Shutter Island
Nulle part. Image blanche comme neige. Un ferry sort lentement du brouillard. À son bord, Teddy Daniels (Leonardo DiCaprio) et Chuck son assistant, deux marshalls en route pour Shutter Island, l’île des fous et asile pénitentiaire, s'apprêtent à enquêter sur la disparition d’une patiente.

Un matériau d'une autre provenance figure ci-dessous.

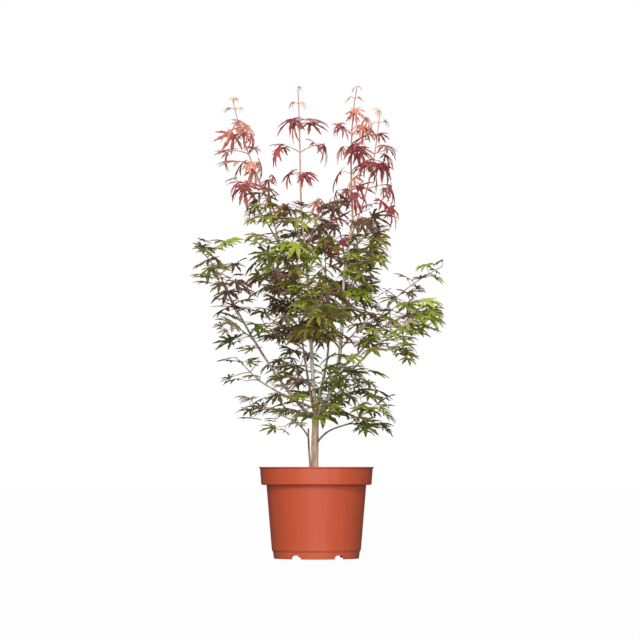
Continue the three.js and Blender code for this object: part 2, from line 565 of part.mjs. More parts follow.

Ambiance L’île noire de Hergé revisitée par L’île des morts du peintre Böcklin. Le décor est planté, véritable coup de génie du film. À peine débarqués sur les lieux, les deux hommes croisent la faune locale : des malades terrifiants, des matons qui rappellent les heures sombres de la Gestapo et des scientifiques (Max von Sydow et Ben Kingsley) dont on ne serait pas étonnés d’apprendre qu’ils sont aussi (ou furent ?) des tortionnaires. Et puis, il y a ces orages, ces éclairs qui zèbrent le ciel, ces bâtiments inquiétants, ces cryptes, ces indices que l’on peine à interpréter, ces flash‑back d’une mère et de ses enfants noyés, et même une reconstitution de la libération du camp de Dachau.
Adapté d’un roman de Dennis Lehane (Mystic River, Sliver), Shutter Island tient tout entier dans son twist final qui séduira les amateurs du Sixième sens et laissera les autres sur le carreau. Scorsese, en plein trip gothico‑baroque, en profite surtout pour rendre hommage à son cinéaste de chevet, Michael Powell, le réalisateur de Narcisse noir et des Chaussons rouges, dont on trouve ici partout des traces.
Ben Kingsley et Leonardo DiCaprio, dont la prise de poids commence à inquiéter, cabotinent à l’envi et l’ensemble, en dépit d’une somptueuse photographie et d’une séquence d’ouverture à tomber, ressemble à un pudding kitsch et pluvieux. L’histoire, aux mille tiroirs, évoque enfin ces films fantastiques espagnols (L’orphelinat) qui, à force de coups de théâtre et de détails très importants mais indéchiffrables, finissent par lâsser. Un tout petit Scorsese.